The most commonly encountered symptom was a central scotoma (11 children, 69%), followed by blurred vision (3 children, 19%). Two children (12%) were asymptomatic and referred because their optometrist noted macular changes. The mean follow-up period was 5.4 months (range 1–23 months).
Examination and Imaging Findings
The mean logMAR visual acuity at presentation was 0.30 (20/40) (range −0.20 [20/12.5] to 1.6 [20/800]). A wide spectrum of retinal appearances was encountered. OCT imaging was available for 15 patients (94%); 1 child was seen in our emergency department with a retinal laser injury that had been diagnosed in another department and no OCT images were taken at this visit. Thus in 2 eyes OCT classification of the injury was not possible.
Injuries were classified as “mild” if they were focal in nature, with small discrete outer retinal and retinal pigment epithelium (RPE) disturbance at the macula; a typical macular appearance is shown in Figure 2 . OCT imaging in these injuries confirmed the presence of focal retinal disruption confined to the photoreceptor and ellipsoid layers. Eleven children (69%), corresponding to 15 eyes, had mild injuries. The mean visual acuity in this subset was 0.10 (20/25) (range −0.20 [20/12.5] to 0.60 [20/80]). One patient in this group with a unilateral injury had a “microhole” appearance with focal loss of subfoveal photoreceptors; the visual acuity was 0.20 (20/32) in this child. The majority of injuries in this category were unilateral (8, 80%). One child with a mild retinal injury in 1 eye had a “severe” retinal injury in the other.

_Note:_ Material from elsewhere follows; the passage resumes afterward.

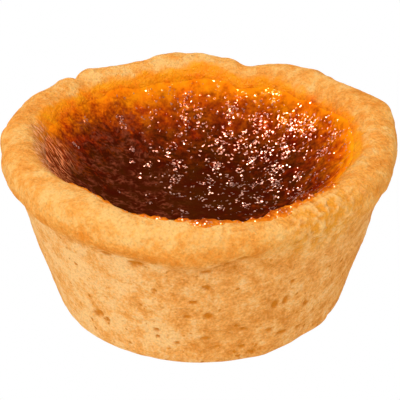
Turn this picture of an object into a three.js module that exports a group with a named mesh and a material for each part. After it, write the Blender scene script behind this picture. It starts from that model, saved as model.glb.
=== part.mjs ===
// A butter tart: a small open tart baked in a muffin tin. A cup of shortcrust pastry with a thick,
// hand-pressed rim holds a caramel filling that sank to a deep bowl while it cooled.
//
// Two solids, one inside the other:
//   pastry_shell   the crust: flat underside, tapering wall, overhanging rim, hollow inside
//   filling        the set caramel: fills the hollow up to its sunken surface
//
// Millimetres, +Z up, origin at the centre of the flat underside. The front is -Y.

import * as THREE from 'three';

const { degToRad, euclideanModulo, lerp, smoothstep } = THREE.MathUtils;

// ---------------------------------------------------------------- driving dimensions

// The tin's cavity: its radii at the bottom and at full depth, and its rounded bottom corner.
const tin = { baseRadius: 27.2, topRadius: 35.0, depth: 27.5, heelRise: 3.0, heelRun: 2.6 };

// The rim: radius of its edge, edge to crest, crest height, and the height where it leaves the wall.
const rim = { reach: 37.2, width: 3.9, height: 34.8, underside: 28.0 };

// The rim's rounding: how far the flare under it leans out, how high its side stands above the
// underside, its outer shoulder, and the roll from the crest down to the filling.
const round = { flare: 2.0, side: 3.4, shoulder: 1.6, shoulderDrop: 0.5, roll: 4.0 };

// The fold under the rim: it lies between two heights, and a share of it is filled out straight.
// At one angle, fading to either side, it is all filled.
const fold = { low: 23.5, high: 31.0, filled: 0.3, goneAt: 309, fullFor: 20, fadedBy: 34 };

// The crust's thickness at the wall and the floor, the hollow's rounded corner, and the height
// below the tin's full depth where the hollow starts to close towards its mouth.
const pastry = { wall: 4.8, floor: 5.0, innerHeel: 5.0, throat: 3.5 };

// The filling's surface: height of its middle, how far its edge lies below the crest, and how
// much of the slope is near the edge.
const well = { floorHeight: 20.5, edgeDrop: 2.6, steepness: 3.1 };

const gap = 0.3; // between the filling and the pastry

const crustSteps = 108; // around the crust
const fillingSteps = 84; // around the filling
const fillingRings = 9; // from the middle of the filling to its edge

// ---------------------------------------------------------------- hand-made unevenness

// Each swell is a smooth change of the crust, strongest at one angle (degrees, counter-clockwise
// from +X) and faded out over `spread` degrees to either side. Amounts are in millimetres:
//   rise    the crest is higher
//   reach   the edge stands out further
//   inset   the crest leans in over the filling
//   sag     the rim's underside hangs lower
//   foot    the bottom corner stands out further
const swells = [
  { at: 14, spread: 12, rise: 0.9, reach: 1.7, inset: 0.3, sag: 0.0, foot: 0.0 },
  { at: 28, spread: 8, rise: 0.4, reach: 0.5, inset: 0.3, sag: 0.0, foot: 0.0 },
  { at: 57, spread: 11, rise: -0.1, reach: 1.3, inset: 0.0, sag: 0.0, foot: 0.0 },
  { at: 73, spread: 5, rise: -1.0, reach: -1.9, inset: 0.0, sag: 0.0, foot: 0.0 },
  { at: 97, spread: 13, rise: 0.4, reach: 0.9, inset: 0.0, sag: 0.0, foot: 0.0 },
  { at: 113, spread: 6, rise: -0.3, reach: -0.5, inset: 0.0, sag: 0.0, foot: 0.0 },
  { at: 126, spread: 5, rise: 0.2, reach: 0.7, inset: 0.0, sag: 0.0, foot: 0.0 },
  { at: 134, spread: 4, rise: -0.5, reach: 0.4, inset: 0.0, sag: 0.0, foot: 0.0 },
  { at: 152, spread: 12, rise: 0.0, reach: 0.7, inset: 0.0, sag: 0.0, foot: 0.0 },
  { at: 175, spread: 8, rise: 0.3, reach: 0.6, inset: 0.0, sag: 0.4, foot: 0.0 },
  { at: 226, spread: 12, rise: 0.1, reach: 0.0, inset: 1.5, sag: 0.0, foot: 0.0 },
  { at: 226, spread: 30, rise: 0.0, reach: 0.0, inset: 0.0, sag: 1.0, foot: 0.0 },
  { at: 260, spread: 18, rise: -0.4, reach: 0.4, inset: -1.1, sag: 0.6, foot: 0.0 },
  { at: 270, spread: 60, rise: 0.0, reach: 0.0, inset: 0.6, sag: 0.0, foot: 0.0 },
  { at: 268, spread: 13, rise: 0.0, reach: 0.2, inset: 0.0, sag: 1.8, foot: 0.3 },
  { at: 284, spread: 8, rise: -0.4, reach: 0.0, inset: -1.6, sag: 0.0, foot: 0.2 },
  { at: 296, spread: 6, rise: 0.0, reach: 0.0, inset: 0.0, sag: 0.0, foot: 0.5 },
  { at: 300, spread: 15, rise: -0.6, reach: 0.0, inset: 0.0, sag: 0.0, foot: 0.0 },
  { at: 307, spread: 13, rise: 0.0, reach: -0.7, inset: -0.2, sag: -0.6, foot: 0.0 },
  { at: 336, spread: 8, rise: 0.0, reach: 0.0, inset: 0.4, sag: 0.0, foot: 0.5 },
];

// Slow waves of the whole wall: how many go round, where the first one peaks, and how high it is.
const waves = [
  { count: 1, peak: 25, size: 0.2 },
  { count: 2, peak: 30, size: 0.15 },
  { count: 5, peak: 110, size: 0.1 },
  { count: 9, peak: 20, size: 0.08 },
];

// Hollows in the filling where bubbles sank, placed from above.
const hollows = [
  { x: 7.5, y: 9.5, radius: 5.5, depth: 0.9 },
  { x: -7.0, y: 4.0, radius: 6.5, depth: 0.6 },
  { x: 15.0, y: -3.0, radius: 5.0, depth: 0.6 },
];

// Degrees from one angle to another, the short way round.
const turnAway = (angle, at) => euclideanModulo(angle - at + 180, 360) - 180;

// Sum of one kind of change over all swells at an angle.
function swell(kind, angle) {
  return swells.reduce((sum, s) => sum + s[kind] * Math.exp(-((turnAway(angle, s.at) / s.spread) ** 2)), 0);
}

function wave(angle) {
  return waves.reduce((sum, w) => sum + w.size * Math.cos(degToRad(w.count * (angle - w.peak))), 0);
}

// ---------------------------------------------------------------- sections

const outerRadius = (z) => lerp(tin.baseRadius, tin.topRadius, z / tin.depth);
const innerRadius = (z) => outerRadius(z) - pastry.wall;

// The rim's key places at an angle: radius of the edge and the crest, height of the top and the underside.
function rimAt(angle) {
  const edge = rim.reach + swell('reach', angle);
  const crest = rim.reach - rim.width + 0.5 * swell('reach', angle) - swell('inset', angle);
  const top = rim.height + swell('rise', angle);
  const underside = rim.underside - swell('sag', angle);
  return { edge, crest, top, underside };
}

// Where the filling's surface meets the crust, on the inner side of the rim.
function mouthAt(angle) {
  const { crest, top } = rimAt(angle);
  return [crest - round.roll, top - well.edgeDrop];
}

// Points along a chain of Bezier stretches, without the last one. A stretch is
// { steps, points }, with two or three [radius, height] control points.
function chain(stretches) {
  const curves = { 2: THREE.LineCurve, 3: THREE.QuadraticBezierCurve };
  return stretches.flatMap(({ steps, points }) => {
    const curve = new curves[points.length](...points.map(([r, z]) => new THREE.Vector2(r, z)));
    return curve.getPoints(steps).slice(0, -1);
  });
}

// The hollow's inner face at an angle, from the mouth down to the floor's flat middle, moved
// inwards and up by a clearance: the crust's inside with none, the filling's outside with the gap.
function hollowFace(angle, clearance) {
  const [mouthRadius, mouthHeight] = mouthAt(angle);
  const mouth = [mouthRadius - clearance, mouthHeight];
  const neck = [mouth[0] - 0.33 * round.roll, mouthHeight - 0.7 * round.roll];
  const throatHeight = tin.depth - pastry.throat;
  const throat = [innerRadius(throatHeight) - clearance, throatHeight];
  const heelHeight = pastry.floor + pastry.innerHeel;
  const heel = [innerRadius(heelHeight) - clearance, heelHeight];
  const floor = pastry.floor + clearance;
  const corner = [innerRadius(pastry.floor) - clearance, floor];
  const floorEdge = [innerRadius(pastry.floor) - pastry.innerHeel, floor];
  return [
    { steps: 3, points: [mouth, neck, throat] },
    { steps: 2, points: [throat, heel] },
    { steps: 3, points: [heel, corner, floorEdge] },
    { steps: 1, points: [floorEdge, [0, floor]] },
  ];
}

// Moves a point under the rim outwards towards a straight line from the wall to the rim's edge, by
// the share of the fold that is filled at the angle.
function filledOut([r, z], angle, edge) {
  const gone = 1 - smoothstep(Math.abs(turnAway(angle, fold.goneAt)), fold.fullFor, fold.fadedBy);
  const start = outerRadius(fold.low) + wave(angle);
  const straight = lerp(start, edge, (z - fold.low) / (fold.high - fold.low));
  return [lerp(r, Math.max(r, straight), lerp(fold.filled, 1, gone)), z];
}

// The crust's section, from the edge of the flat underside up, over the rim and down inside.
function crustSection(angle) {
  const { edge, crest, top, underside } = rimAt(angle);
  const around = wave(angle);
  const bottom = tin.baseRadius + swell('foot', angle);
  const foot = [bottom - tin.heelRun, 0];
  const heel = [outerRadius(tin.heelRise) + around + swell('foot', angle), tin.heelRise];
  const aboveHeel = [outerRadius(2 * tin.heelRise) + around, 2 * tin.heelRise];
  const wallTop = filledOut([outerRadius(underside - 1) + around, underside - 1], angle, edge);
  const turn = filledOut([outerRadius(underside) + around, underside], angle, edge);
  const flare = filledOut([edge - round.flare, underside + 0.2 * round.flare], angle, edge);
  const side = [edge, underside + round.side];
  const cheek = [edge, top - 0.5 * round.shoulder];
  const shoulder = [edge - round.shoulder, top - round.shoulderDrop];
  const brow = [0.5 * (edge + crest), top + 0.2 * round.shoulderDrop];
  const roll = [crest - 0.45 * round.roll, top];
  return chain([
    { steps: 3, points: [foot, [bottom, 0], heel] },
    { steps: 1, points: [heel, aboveHeel] },
    { steps: 4, points: [aboveHeel, wallTop] },
    { steps: 2, points: [wallTop, turn, flare] },
    { steps: 3, points: [flare, [edge, underside + 0.5 * round.side], side] },
    { steps: 3, points: [side, cheek, shoulder] },
    { steps: 3, points: [shoulder, brow, [crest, top]] },
    { steps: 3, points: [[crest, top], roll, mouthAt(angle)] },
    ...hollowFace(angle, 0),
  ]);
}

// Height of the filling's surface, from a bowl that steepens towards its edge and the hollows
// in it. `share` is 0 in the middle and 1 at the edge.
function fillingHeight(share, angle, edgeRadius, edgeHeight) {
  const x = share * edgeRadius * Math.cos(degToRad(angle));
  const y = share * edgeRadius * Math.sin(degToRad(angle));
  const bowl = lerp(well.floorHeight, edgeHeight, share ** well.steepness);
  return hollows.reduce((z, h) => {
    const away = Math.hypot(x - h.x, y - h.y) / h.radius;
    return z - h.depth * Math.exp(-(away ** 2)) * (1 - share ** 4);
  }, bowl);
}

// The filling's section, from the floor out and up to the mouth, and back over its surface.
function fillingSection(angle) {
  const [mouthRadius, mouthHeight] = mouthAt(angle);
  const edgeRadius = mouthRadius - gap;
  const surface = Array.from({ length: fillingRings - 1 }, (_, i) => {
    const share = 1 - (i + 1) / fillingRings;
    return new THREE.Vector2(share * edgeRadius, fillingHeight(share, angle, edgeRadius, mouthHeight));
  });
  return [...chain(hollowFace(angle, gap)).reverse(), ...surface];
}

// ---------------------------------------------------------------- solids

// Turns sections, one for each step around, into a closed body. Each section runs from near the
// axis at one end to near the axis at the other, and a point on the axis closes either end.
function turned(sectionAt, steps, firstHeight, lastHeight) {
  const angles = Array.from({ length: steps }, (_, i) => (360 * i) / steps);
  const sections = angles.map(sectionAt);
  const rows = sections[0].length;
  const positions = sections.flatMap((section, i) => {
    const a = degToRad(angles[i]);
    return section.flatMap((p) => [p.x * Math.cos(a), p.x * Math.sin(a), p.y]);
  });
  positions.push(0, 0, firstHeight, 0, 0, lastHeight);
  const first = steps * rows;
  const last = first + 1;
  const index = [];
  for (let i = 0; i < steps; i += 1) {
    const here = i * rows;
    const next = ((i + 1) % steps) * rows;
    index.push(first, next, here);
    for (let j = 0; j < rows - 1; j += 1) {
      index.push(here + j, next + j, next + j + 1, here + j, next + j + 1, here + j + 1);
    }
    index.push(last, here + rows - 1, next + rows - 1);
  }
  const geometry = new THREE.BufferGeometry();
  geometry.setAttribute('position', new THREE.Float32BufferAttribute(positions, 3));
  geometry.setIndex(index);
  geometry.computeVertexNormals();
  return geometry;
}

function pastryShell() {
  const baked = new THREE.MeshStandardMaterial({ color: 0xe8ae68, roughness: 0.75, metalness: 0 });
  const mesh = new THREE.Mesh(turned(crustSection, crustSteps, 0, pastry.floor), baked);
  mesh.name = 'pastry_shell';
  return mesh;
}

function filling() {
  const caramel = new THREE.MeshStandardMaterial({ color: 0x7a2c0c, roughness: 0.2, metalness: 0 });
  const middle = fillingHeight(0, 0, 1, well.floorHeight);
  const solid = turned(fillingSection, fillingSteps, pastry.floor + gap, middle);
  const mesh = new THREE.Mesh(solid, caramel);
  mesh.name = 'filling';
  return mesh;
}

const tart = new THREE.Group();
tart.add(pastryShell(), filling());

export default tart;
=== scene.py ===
# %% [markdown]
# # A butter tart
# A butter tart is a cup of shortcrust pastry, pressed into a muffin tin by hand, and filled with a
# caramel that puffs up in the oven and sinks to a glossy bowl as it cools. The solids of the tart
# are loaded first, at their real size. Everything made below is laid around them and adds what a
# plain solid can't have: crumb, pits, toasted edges, wrinkles, bubbles and the syrup soaked into the
# pastry. Shapes are worked out in millimetres and turned into metres when they become meshes.

# %% The frame
from math import comb

import bpy
import numpy as np
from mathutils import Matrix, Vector


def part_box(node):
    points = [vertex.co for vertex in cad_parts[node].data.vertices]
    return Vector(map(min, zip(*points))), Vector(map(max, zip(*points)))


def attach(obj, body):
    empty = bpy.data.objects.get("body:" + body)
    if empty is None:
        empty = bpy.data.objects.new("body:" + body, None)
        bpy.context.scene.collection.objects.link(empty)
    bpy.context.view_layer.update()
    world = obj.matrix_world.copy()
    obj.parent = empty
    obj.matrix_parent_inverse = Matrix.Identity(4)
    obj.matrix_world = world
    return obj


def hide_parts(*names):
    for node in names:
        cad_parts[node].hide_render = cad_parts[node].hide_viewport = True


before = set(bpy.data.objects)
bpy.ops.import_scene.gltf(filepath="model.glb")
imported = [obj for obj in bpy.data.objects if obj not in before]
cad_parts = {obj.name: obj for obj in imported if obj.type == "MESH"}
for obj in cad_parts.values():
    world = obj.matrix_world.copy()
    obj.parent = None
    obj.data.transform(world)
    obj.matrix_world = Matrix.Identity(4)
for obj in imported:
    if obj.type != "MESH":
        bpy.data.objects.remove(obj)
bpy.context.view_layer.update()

MM = 0.001  # metres in a millimetre
crust_low, crust_high = (np.array(corner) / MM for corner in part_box("pastry_shell"))
filling_low, filling_high = (np.array(corner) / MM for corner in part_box("filling"))
print("crust", np.round(crust_high - crust_low, 1), "mm, filling", np.round(filling_high - filling_low, 1))

# %% [markdown]
# ## The sizes
# So that the visible surface lies where the solid is, it starts from the same few sizes: the tin's
# taper, the rim's width and height, and a short list of swells that a thumb left in the rim. One
# could trace the solid's mesh instead, but a formula can be sampled as finely as the crumb needs.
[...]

Injuries were considered “moderate” if retinal disruption was confined to the outer retinal layer but diffuse rather than focal in nature ( Figure 3 ). Three eyes of 2 children had a moderate-severity injury. One child had bilateral moderate-severity injury. This child was resident in China at the time of injury, but returned to the United Kingdom for further management. When he was seen in our unit, his visual acuities were 0.48 (20/60) and 0.96 (20/180) in the right and left eyes, respectively. The other child had a moderate-severity injury in the left eye with a logMAR visual acuity of 1.14 (20/320) and a severe injury in the other eye (see below).
Three patients (4 eyes) had severe injuries, with subfoveal loss of outer retinal architecture and overlying hyperreflective material in inner retinal layers ( Figure 4 ). These injuries were associated with worse vision, the mean logMAR visual acuity being 1.1 (20/250) (range 0.80 [20/125] to 1.6 [20/800]). One patient had bilateral severe injuries, 1 child had a severe injury in 1 eye and a moderate injury in the other ( Figure 1 ) and 1 child had a severe injury in the left eye with a visual acuity of 1.6 (20/800) and a mild injury in the other eye with a visual acuity of 0.0 (20/20).